[GOAL] Output an exact reproduction of the data.

[SUPPLIED DATA]
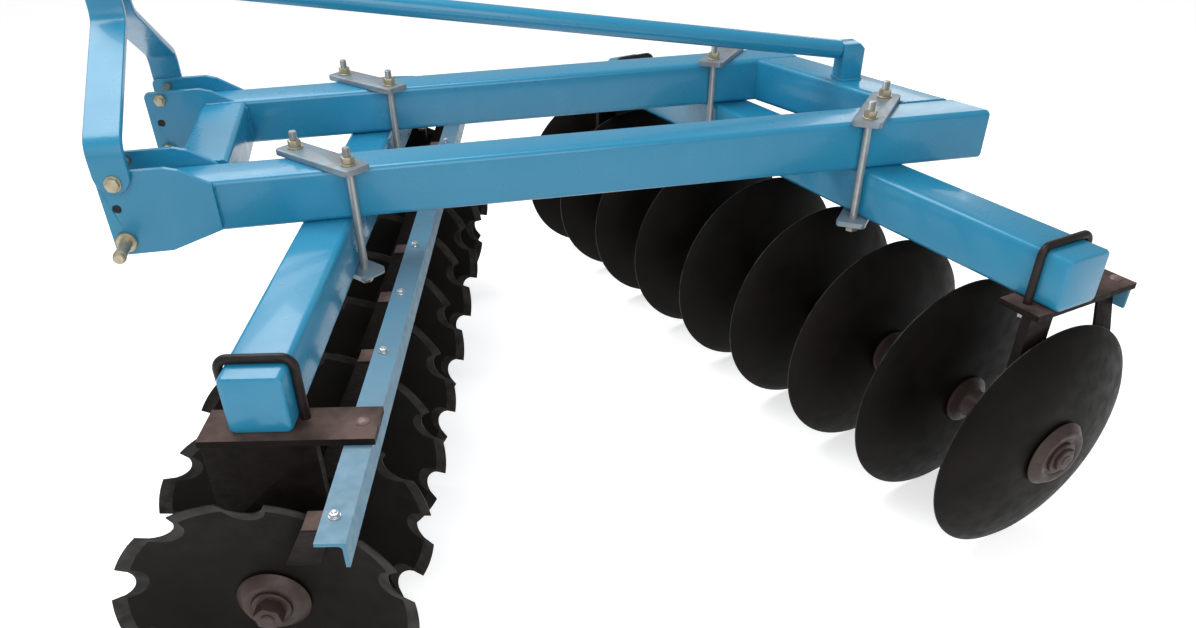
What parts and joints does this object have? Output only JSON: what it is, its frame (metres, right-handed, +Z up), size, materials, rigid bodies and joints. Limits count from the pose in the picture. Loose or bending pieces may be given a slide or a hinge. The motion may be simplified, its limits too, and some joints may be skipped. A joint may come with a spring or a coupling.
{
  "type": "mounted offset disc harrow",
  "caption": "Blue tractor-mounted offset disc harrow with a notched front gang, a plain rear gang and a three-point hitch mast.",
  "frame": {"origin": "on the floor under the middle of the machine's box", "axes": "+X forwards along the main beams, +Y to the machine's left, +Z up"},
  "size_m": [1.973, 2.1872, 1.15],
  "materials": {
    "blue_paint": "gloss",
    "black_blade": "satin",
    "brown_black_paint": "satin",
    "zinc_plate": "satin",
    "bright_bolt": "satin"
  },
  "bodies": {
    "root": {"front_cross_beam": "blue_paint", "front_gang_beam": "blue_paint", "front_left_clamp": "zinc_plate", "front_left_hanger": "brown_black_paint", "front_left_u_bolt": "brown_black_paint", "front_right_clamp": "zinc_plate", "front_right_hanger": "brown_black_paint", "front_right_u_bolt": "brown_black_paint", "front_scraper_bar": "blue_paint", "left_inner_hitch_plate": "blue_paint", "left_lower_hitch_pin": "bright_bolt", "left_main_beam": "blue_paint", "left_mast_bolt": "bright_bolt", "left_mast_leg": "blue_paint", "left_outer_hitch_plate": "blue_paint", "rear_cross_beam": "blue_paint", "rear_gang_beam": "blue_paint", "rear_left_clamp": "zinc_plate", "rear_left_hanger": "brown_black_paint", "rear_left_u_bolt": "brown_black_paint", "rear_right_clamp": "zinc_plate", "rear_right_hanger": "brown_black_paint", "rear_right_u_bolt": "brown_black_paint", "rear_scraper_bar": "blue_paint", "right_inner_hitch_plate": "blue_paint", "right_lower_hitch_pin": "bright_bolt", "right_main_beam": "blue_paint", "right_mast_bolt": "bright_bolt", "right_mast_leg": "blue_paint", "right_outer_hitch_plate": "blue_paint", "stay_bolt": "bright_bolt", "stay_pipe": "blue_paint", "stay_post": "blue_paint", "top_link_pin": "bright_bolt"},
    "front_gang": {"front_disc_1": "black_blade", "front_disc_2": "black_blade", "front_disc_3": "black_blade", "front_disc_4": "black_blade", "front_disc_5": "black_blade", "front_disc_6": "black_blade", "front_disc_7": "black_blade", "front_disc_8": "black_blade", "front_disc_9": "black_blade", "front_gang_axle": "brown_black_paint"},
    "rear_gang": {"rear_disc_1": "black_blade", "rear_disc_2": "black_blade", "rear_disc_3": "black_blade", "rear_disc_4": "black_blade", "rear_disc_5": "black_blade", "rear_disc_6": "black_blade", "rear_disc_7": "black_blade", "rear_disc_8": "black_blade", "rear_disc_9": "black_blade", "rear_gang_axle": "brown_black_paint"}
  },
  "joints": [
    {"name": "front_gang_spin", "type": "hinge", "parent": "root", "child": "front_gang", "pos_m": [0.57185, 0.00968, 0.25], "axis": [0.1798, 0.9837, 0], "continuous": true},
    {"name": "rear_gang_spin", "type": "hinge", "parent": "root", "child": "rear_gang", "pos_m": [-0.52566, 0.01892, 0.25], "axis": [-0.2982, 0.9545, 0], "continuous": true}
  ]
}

[ANSWER BELOW]
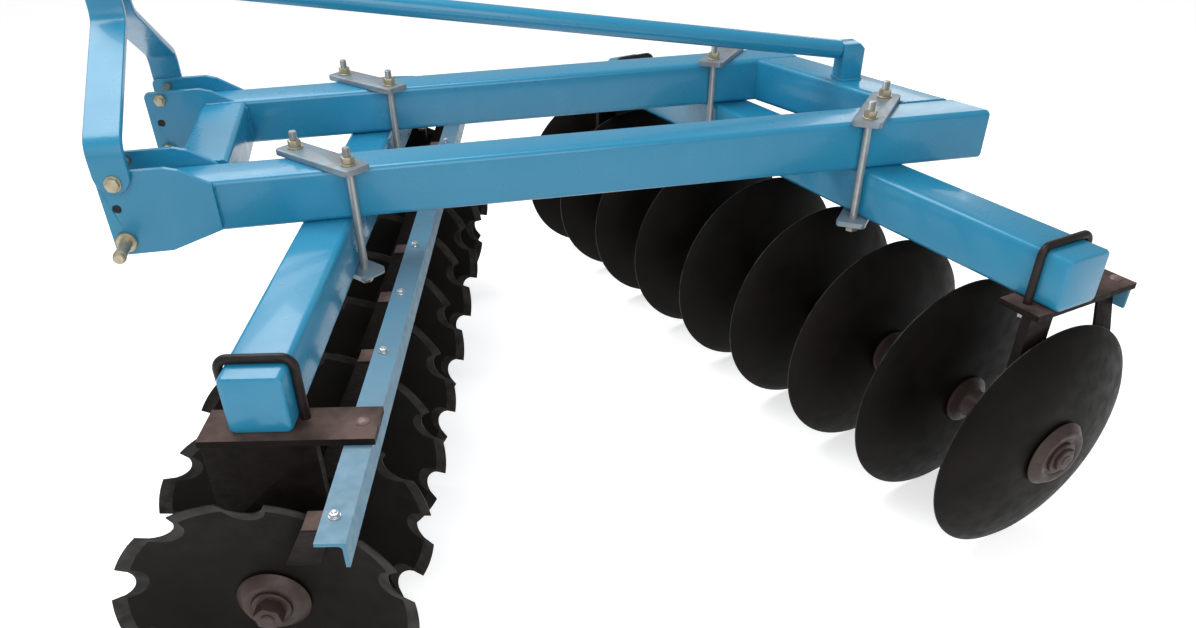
What parts and joints does this object have? Output only JSON: what it is, its frame (metres, right-handed, +Z up), size, materials, rigid bodies and joints. Limits count from the pose in the picture. Loose or bending pieces may be given a slide or a hinge. The motion may be simplified, its limits too, and some joints may be skipped. A joint may come with a spring or a coupling.
{
  "type": "mounted offset disc harrow",
  "caption": "Blue tractor-mounted offset disc harrow with a notched front gang, a plain rear gang and a three-point hitch mast.",
  "frame": {"origin": "on the floor under the middle of the machine's box", "axes": "+X forwards along the main beams, +Y to the machine's left, +Z up"},
  "size_m": [1.973, 2.1872, 1.15],
  "materials": {
    "blue_paint": "gloss",
    "black_blade": "satin",
    "brown_black_paint": "satin",
    "zinc_plate": "satin",
    "bright_bolt": "satin"
  },
  "bodies": {
    "root": {"front_cross_beam": "blue_paint", "front_gang_beam": "blue_paint", "front_left_clamp": "zinc_plate", "front_left_hanger": "brown_black_paint", "front_left_u_bolt": "brown_black_paint", "front_right_clamp": "zinc_plate", "front_right_hanger": "brown_black_paint", "front_right_u_bolt": "brown_black_paint", "front_scraper_bar": "blue_paint", "left_inner_hitch_plate": "blue_paint", "left_lower_hitch_pin": "bright_bolt", "left_main_beam": "blue_paint", "left_mast_bolt": "bright_bolt", "left_mast_leg": "blue_paint", "left_outer_hitch_plate": "blue_paint", "rear_cross_beam": "blue_paint", "rear_gang_beam": "blue_paint", "rear_left_clamp": "zinc_plate", "rear_left_hanger": "brown_black_paint", "rear_left_u_bolt": "brown_black_paint", "rear_right_clamp": "zinc_plate", "rear_right_hanger": "brown_black_paint", "rear_right_u_bolt": "brown_black_paint", "rear_scraper_bar": "blue_paint", "right_inner_hitch_plate": "blue_paint", "right_lower_hitch_pin": "bright_bolt", "right_main_beam": "blue_paint", "right_mast_bolt": "bright_bolt", "right_mast_leg": "blue_paint", "right_outer_hitch_plate": "blue_paint", "stay_bolt": "bright_bolt", "stay_pipe": "blue_paint", "stay_post": "blue_paint", "top_link_pin": "bright_bolt"},
    "front_gang": {"front_disc_1": "black_blade", "front_disc_2": "black_blade", "front_disc_3": "black_blade", "front_disc_4": "black_blade", "front_disc_5": "black_blade", "front_disc_6": "black_blade", "front_disc_7": "black_blade", "front_disc_8": "black_blade", "front_disc_9": "black_blade", "front_gang_axle": "brown_black_paint"},
    "rear_gang": {"rear_disc_1": "black_blade", "rear_disc_2": "black_blade", "rear_disc_3": "black_blade", "rear_disc_4": "black_blade", "rear_disc_5": "black_blade", "rear_disc_6": "black_blade", "rear_disc_7": "black_blade", "rear_disc_8": "black_blade", "rear_disc_9": "black_blade", "rear_gang_axle": "brown_black_paint"}
  },
  "joints": [
    {"name": "front_gang_spin", "type": "hinge", "parent": "root", "child": "front_gang", "pos_m": [0.57185, 0.00968, 0.25], "axis": [0.1798, 0.9837, 0], "continuous": true},
    {"name": "rear_gang_spin", "type": "hinge", "parent": "root", "child": "rear_gang", "pos_m": [-0.52566, 0.01892, 0.25], "axis": [-0.2982, 0.9545, 0], "continuous": true}
  ]
}